In 2011, he became the film critic for Mumbai Mirror, a gig he kept for three years. His reviews were often searing and brutally honest — he once, famously, panned David Dhawan’s Rascals (2011) in a half-star review written in the form of a bad rap song. This, despite the fact that Dhawan was an old friend of his father’s and had even edited the latter’s diploma film at FTII, where they were batchmates.

Now that he has crossed over to the other side, Anshuman says there is no way he can ever review a film again. “I know half the industry now so there is no way I can write an unbiased review,” he says, adding that he felt “really bad” when he met Dhawan soon after Rascals because he turned out to be “the nicest and coolest guy”.

He plans to hold no grudges against similar reviews for Bangistan or any subsequent films, of course. “I’m still the same person,” he says. “I still have the same opinions and ideas about how a film should be. I have always respected good films and genuine efforts. It was always easy to see the ones that weren’t.”

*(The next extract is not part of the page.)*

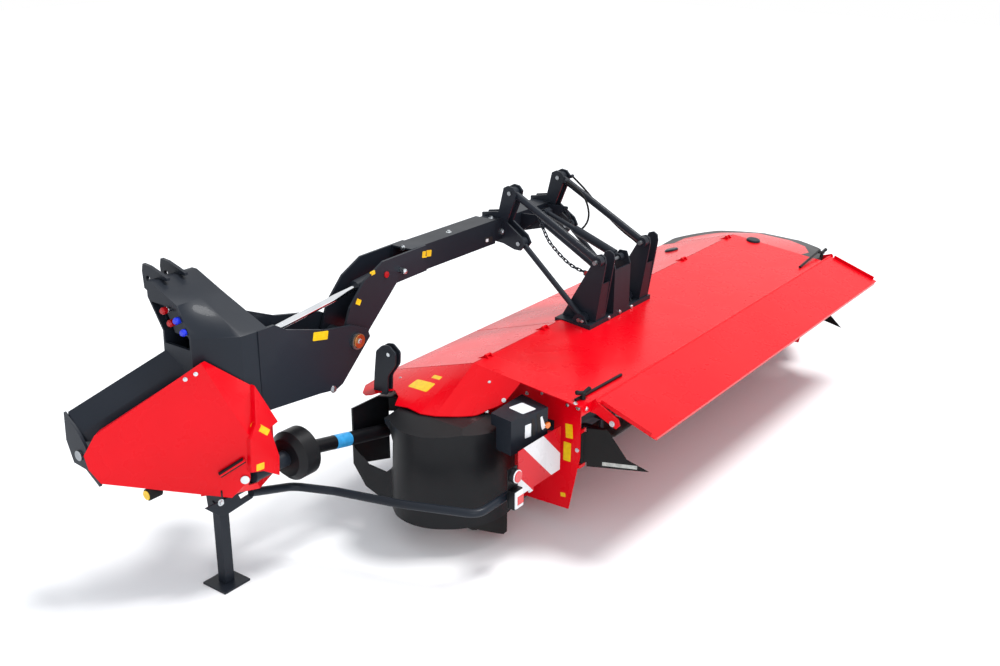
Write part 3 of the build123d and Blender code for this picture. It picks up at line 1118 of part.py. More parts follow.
def conditioner_shroud():
    """The curved plate over the rotor that turns the crop back to the outlet."""
    outer, inner = 312, 306
    arc_points = [radians(a) for a in (25, 50, 75, 100, 125)]
    upper = [(ROTOR_Y + outer * cos(a), ROTOR_Z + outer * sin(a)) for a in arc_points]
    lower = [(ROTOR_Y + inner * cos(a), ROTOR_Z + inner * sin(a)) for a in reversed(arc_points)]
    return across_x(upper + lower, SIDE_IN_X + SIDE_PLATE, SIDE_OUT_X)


def rear_flap():
    """The wide spreader flap with its folded ends, hung on a rod at the hood's rear edge."""
    tilt = radians(FLAP_TILT)
    slope = Plane(origin=(FLAP_IN_X, FLAP_HINGE_Y, FLAP_HINGE_Z), x_dir=(1, 0, 0), z_dir=(0, -sin(tilt), cos(tilt)))
    width = FLAP_OUT_X - FLAP_IN_X
    panel = Pos(width / 2, -FLAP_DEPTH / 2 - 2, 0) * Box(width, FLAP_DEPTH - 4, SHEET)
    ends = [Pos(x, -FLAP_DEPTH / 2, 12) * Box(SHEET, FLAP_DEPTH - 60, 24) for x in (SHEET / 2, width - SHEET / 2)]
    edge = Pos(width / 2, -FLAP_DEPTH + SHEET / 2, -10) * Box(width - 60, SHEET, 24)
    flap = slope * (panel + ends + edge)
    return flap + bar_x(FLAP_IN_X - 20, FLAP_OUT_X + 20, (FLAP_HINGE_Y, FLAP_HINGE_Z), FLAP_ROD_RADIUS)


def flap_brackets():
    """An ear at each end of the flap's rod."""
    y, z = FLAP_HINGE_Y, FLAP_HINGE_Z
    brackets = []
    for x, root in ((FLAP_IN_X - 16, HOOD_REAR_Y), (FLAP_OUT_X + 6, -1790)):
        ear = across_x([(root, z - 62), (root, z - 5), (y - 5, z + 18), (y - 20, z), (y - 12, z - 20)], x, x + 10)
        brackets.append(ear - bar_x(x - 1, x + 11, (y, z), FLAP_ROD_RADIUS + RUN_GAP))
    return brackets


def swath_board(x, side):
    """A board on an upright pin, turned inward by its toe angle; side is 1 on the inner and -1 on the outer board."""
    top, low = BOARD_TOP_Z, BOARD_LOW_Z
    shape = [(-34, top), (-34, low), (-BOARD_LENGTH, low), (-BOARD_LENGTH + 130, top - 180), (-BOARD_LENGTH + 250, top)]
    board = across_x(shape, -BOARD / 2, BOARD / 2)
    foot, head = low + LUG, top - LUG
    board += bar((0, 0, low - 6), (0, 0, top + 6), BOARD_PIN_RADIUS)
    board += bar((0, 0, foot + SEAT_GAP), (0, 0, head - SEAT_GAP), BOARD_PIN_RADIUS + 6)
    board += block(-BOARD / 2, BOARD / 2, -36, 0, foot + MOVE_GAP, head - MOVE_GAP)
    return Pos(x, BOARD_PIN_Y, 0) * Rot(0, 0, side * BOARD_TOE) * board


def board_hinges(face_x, pin_x, side):
    """Two lugs on the side plate that hold the board's pin at its ends."""
    lugs = []
    for z in (BOARD_LOW_Z, BOARD_TOP_Z - LUG):
        low_x, high_x = sorted((face_x, pin_x + side * (BOARD_PIN_RADIUS + 8)))
        lug = block(low_x, high_x, BOARD_PIN_Y - BOARD_PIN_RADIUS - 8, BOARD_PIN_Y + 30, z, z + LUG)
        lugs.append(lug - bar((pin_x, BOARD_PIN_Y, z - 1), (pin_x, BOARD_PIN_Y, z + LUG + 1), BOARD_PIN_RADIUS + RUN_GAP))
    return lugs


def build_deck():
    outer_hood, outer_rim = outer_end()
    NODES["hood_panels"] = joined([hood_top(), inner_hood(), outer_hood])
    NODES["outer_rim"] = outer_rim
    NODES["front_guard_inner"] = front_strip(HOOD_IN_X + PANEL_GAP, CENTRE_IN_X - PANEL_GAP, INNER_HINGES)
    NODES["front_guard_outer"] = front_strip(CENTRE_OUT_X + PANEL_GAP, HOOD_OUT_X - PANEL_GAP, OUTER_HINGES)
    NODES["front_curtain_inner"] = curtain(HOOD_IN_X + PANEL_GAP, CENTRE_IN_X - PANEL_GAP)
    NODES["front_curtain_centre"] = curtain(CENTRE_IN_X, CENTRE_OUT_X)
    NODES["front_curtain_outer"] = curtain(CENTRE_OUT_X + PANEL_GAP, HOOD_OUT_X - PANEL_GAP)
    NODES["drum_cover"] = drum_cover()
    NODES["inner_shield"] = inner_shield()
    NODES["rubber_apron"] = rubber_apron()
    NODES["belt_cover"] = belt_cover()
    beam, beam_form = deck_beam()
    inner_pin_x = SIDE_IN_X + SIDE_PLATE + BOARD_PIN_OFFSET
    outer_pin_x = SIDE_OUT_X - BOARD_PIN_OFFSET
    hinges = board_hinges(SIDE_IN_X + SIDE_PLATE, inner_pin_x, 1) + board_hinges(SIDE_OUT_X, outer_pin_x, -1)
    plates = [side_plate(SIDE_IN_X, SEAT_GAP), side_plate(SIDE_OUT_X, 50)]
    NODES["side_plates"] = joined(plates + hinges + flap_brackets()) - beam - beam_form
    NODES["deck_beam"] = beam
    NODES["deck_gearbox"] = deck_gearbox()
    NODES["cutterbar"] = cutterbar()
    NODES["skids"] = skids()
    for i in range(DISC_COUNT):
        NODES[f"disc_{i + 1}"] = disc(i)
    NODES["conditioner_rotor"] = conditioner_rotor()
    NODES["conditioner_shroud"] = conditioner_shroud()
    NODES["rear_flap"] = rear_flap()
    NODES["swath_board_inner"] = swath_board(inner_pin_x, 1)
    NODES["swath_board_outer"] = swath_board(outer_pin_x, -1)


build_headstock()
build_boom()
build_lift_cylinder()
build_driveline()
build_deck()

ORIGIN_X = (RIM_END_X - 614) / 2
ORIGIN_Y = -1067.5

os.makedirs("parts", exist_ok=True)
for name, shape in NODES.items():
    export_step(Pos(-ORIGIN_X, -ORIGIN_Y, 0) * shape, f"parts/{name}.step")
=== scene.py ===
# %% [markdown]
# This file dresses a rear-mounted disc mower, piece by piece. The machine's own solids come in from the
# frame, at their real size and place, and nothing here moves them. What is added is finish: enamel,
# moulded plastic, rubber, cloth and steel, and the small trim that sits on them.

# %% Load the frame and find the hitch
import json
import math

import bmesh
import bpy
from mathutils import Matrix, Vector

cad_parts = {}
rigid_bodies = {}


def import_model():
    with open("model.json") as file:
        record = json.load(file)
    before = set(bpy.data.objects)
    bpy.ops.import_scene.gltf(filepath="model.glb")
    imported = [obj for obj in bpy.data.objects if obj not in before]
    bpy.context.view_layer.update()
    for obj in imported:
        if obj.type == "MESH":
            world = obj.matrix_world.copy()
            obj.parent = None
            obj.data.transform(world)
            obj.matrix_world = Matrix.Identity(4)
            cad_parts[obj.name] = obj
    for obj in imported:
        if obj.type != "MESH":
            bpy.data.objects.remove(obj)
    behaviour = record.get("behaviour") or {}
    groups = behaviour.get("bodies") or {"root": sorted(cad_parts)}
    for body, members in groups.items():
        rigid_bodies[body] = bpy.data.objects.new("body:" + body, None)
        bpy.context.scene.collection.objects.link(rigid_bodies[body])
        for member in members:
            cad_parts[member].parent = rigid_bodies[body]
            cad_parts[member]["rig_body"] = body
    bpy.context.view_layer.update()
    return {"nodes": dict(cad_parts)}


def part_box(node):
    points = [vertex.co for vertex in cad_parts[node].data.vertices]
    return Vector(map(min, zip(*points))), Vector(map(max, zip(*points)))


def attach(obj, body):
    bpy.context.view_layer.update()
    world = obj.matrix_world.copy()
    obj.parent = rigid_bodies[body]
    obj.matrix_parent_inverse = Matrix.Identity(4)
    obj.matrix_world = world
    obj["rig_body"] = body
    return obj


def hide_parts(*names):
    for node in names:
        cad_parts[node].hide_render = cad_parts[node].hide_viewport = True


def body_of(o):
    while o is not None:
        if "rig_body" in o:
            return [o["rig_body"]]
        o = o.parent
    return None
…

For him, Bangistan is a genuine effort he hopes that audiences (and critics) appreciate the finer points of his debut film, which he says is a metaphor for any conflict zone in the world where two groups are warring on the basis of identities. “There is a certain calculated effort to the craft,” he says, describing the symmetry of the script, the framing of certain shots (“Not hardcore Wes Anderson, but with some organic elements to it”), and the colours used. He’s also very happy with Deshmukh’s and Samrat’s performances, adding, “It’s really hard to do a film with two lead actors in Bollywood, by the way.”

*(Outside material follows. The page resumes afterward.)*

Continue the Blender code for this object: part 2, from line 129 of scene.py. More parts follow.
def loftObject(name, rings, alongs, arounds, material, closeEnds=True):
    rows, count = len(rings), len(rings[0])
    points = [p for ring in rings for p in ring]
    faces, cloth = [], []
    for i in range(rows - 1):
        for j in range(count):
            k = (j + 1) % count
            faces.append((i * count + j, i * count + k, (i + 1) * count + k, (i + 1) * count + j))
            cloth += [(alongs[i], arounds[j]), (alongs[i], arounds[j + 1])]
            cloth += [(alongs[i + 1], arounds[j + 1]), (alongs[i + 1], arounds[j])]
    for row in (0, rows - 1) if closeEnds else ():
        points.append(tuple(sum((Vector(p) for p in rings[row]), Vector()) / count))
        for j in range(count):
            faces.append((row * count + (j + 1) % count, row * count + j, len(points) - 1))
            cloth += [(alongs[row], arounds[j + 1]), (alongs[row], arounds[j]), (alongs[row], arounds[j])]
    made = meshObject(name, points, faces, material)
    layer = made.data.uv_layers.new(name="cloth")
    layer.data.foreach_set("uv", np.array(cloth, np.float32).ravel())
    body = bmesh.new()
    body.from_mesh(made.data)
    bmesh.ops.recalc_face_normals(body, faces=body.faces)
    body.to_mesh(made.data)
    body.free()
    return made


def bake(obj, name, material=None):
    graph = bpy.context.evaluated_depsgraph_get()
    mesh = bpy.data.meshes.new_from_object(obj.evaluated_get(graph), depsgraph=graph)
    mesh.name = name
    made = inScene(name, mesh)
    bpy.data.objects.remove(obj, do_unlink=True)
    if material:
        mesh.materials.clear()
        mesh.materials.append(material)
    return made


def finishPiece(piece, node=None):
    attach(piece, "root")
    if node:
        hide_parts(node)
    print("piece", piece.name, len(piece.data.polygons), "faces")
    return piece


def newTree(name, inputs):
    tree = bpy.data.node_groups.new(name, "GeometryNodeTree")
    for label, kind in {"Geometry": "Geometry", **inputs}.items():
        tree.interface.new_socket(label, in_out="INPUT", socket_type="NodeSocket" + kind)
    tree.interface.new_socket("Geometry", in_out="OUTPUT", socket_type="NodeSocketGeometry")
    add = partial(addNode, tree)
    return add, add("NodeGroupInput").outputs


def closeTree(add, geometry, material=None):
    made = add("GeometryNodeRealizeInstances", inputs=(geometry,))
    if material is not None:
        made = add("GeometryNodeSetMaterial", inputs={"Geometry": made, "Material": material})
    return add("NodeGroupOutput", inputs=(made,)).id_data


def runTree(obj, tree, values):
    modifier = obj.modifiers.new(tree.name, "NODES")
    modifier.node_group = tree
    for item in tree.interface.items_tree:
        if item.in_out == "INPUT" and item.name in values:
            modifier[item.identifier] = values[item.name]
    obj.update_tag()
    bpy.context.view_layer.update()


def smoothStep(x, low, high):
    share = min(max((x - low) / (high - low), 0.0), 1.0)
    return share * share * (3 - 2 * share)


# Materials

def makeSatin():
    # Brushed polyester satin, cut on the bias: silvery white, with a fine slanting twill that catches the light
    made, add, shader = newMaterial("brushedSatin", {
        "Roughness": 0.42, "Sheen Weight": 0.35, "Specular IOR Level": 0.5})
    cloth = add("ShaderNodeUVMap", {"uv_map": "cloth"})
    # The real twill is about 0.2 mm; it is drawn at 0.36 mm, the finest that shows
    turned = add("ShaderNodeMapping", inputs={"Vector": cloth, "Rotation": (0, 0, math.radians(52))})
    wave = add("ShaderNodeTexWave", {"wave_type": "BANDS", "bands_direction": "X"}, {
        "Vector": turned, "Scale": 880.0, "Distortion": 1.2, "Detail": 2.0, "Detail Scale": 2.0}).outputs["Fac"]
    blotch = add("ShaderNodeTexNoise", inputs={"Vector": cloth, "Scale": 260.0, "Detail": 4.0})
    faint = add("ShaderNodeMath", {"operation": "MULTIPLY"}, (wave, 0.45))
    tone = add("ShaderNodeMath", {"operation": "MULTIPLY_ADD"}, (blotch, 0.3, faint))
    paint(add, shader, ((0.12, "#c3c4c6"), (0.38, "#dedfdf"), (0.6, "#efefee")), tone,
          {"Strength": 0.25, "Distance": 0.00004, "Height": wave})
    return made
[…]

At this point, we're interrupted by the sound of Zoë crying from the other room. Anshuman excuses himself and leaves the room, returning with his infant daughter in his arms. "I'd never held a baby before, you know," he says, rocking her in his arms as she begins to quieten down. "But now, with her, it feels natural." If there were exams for fatherhood, it looks like he'd attempt to get a 110 out of 100 there too.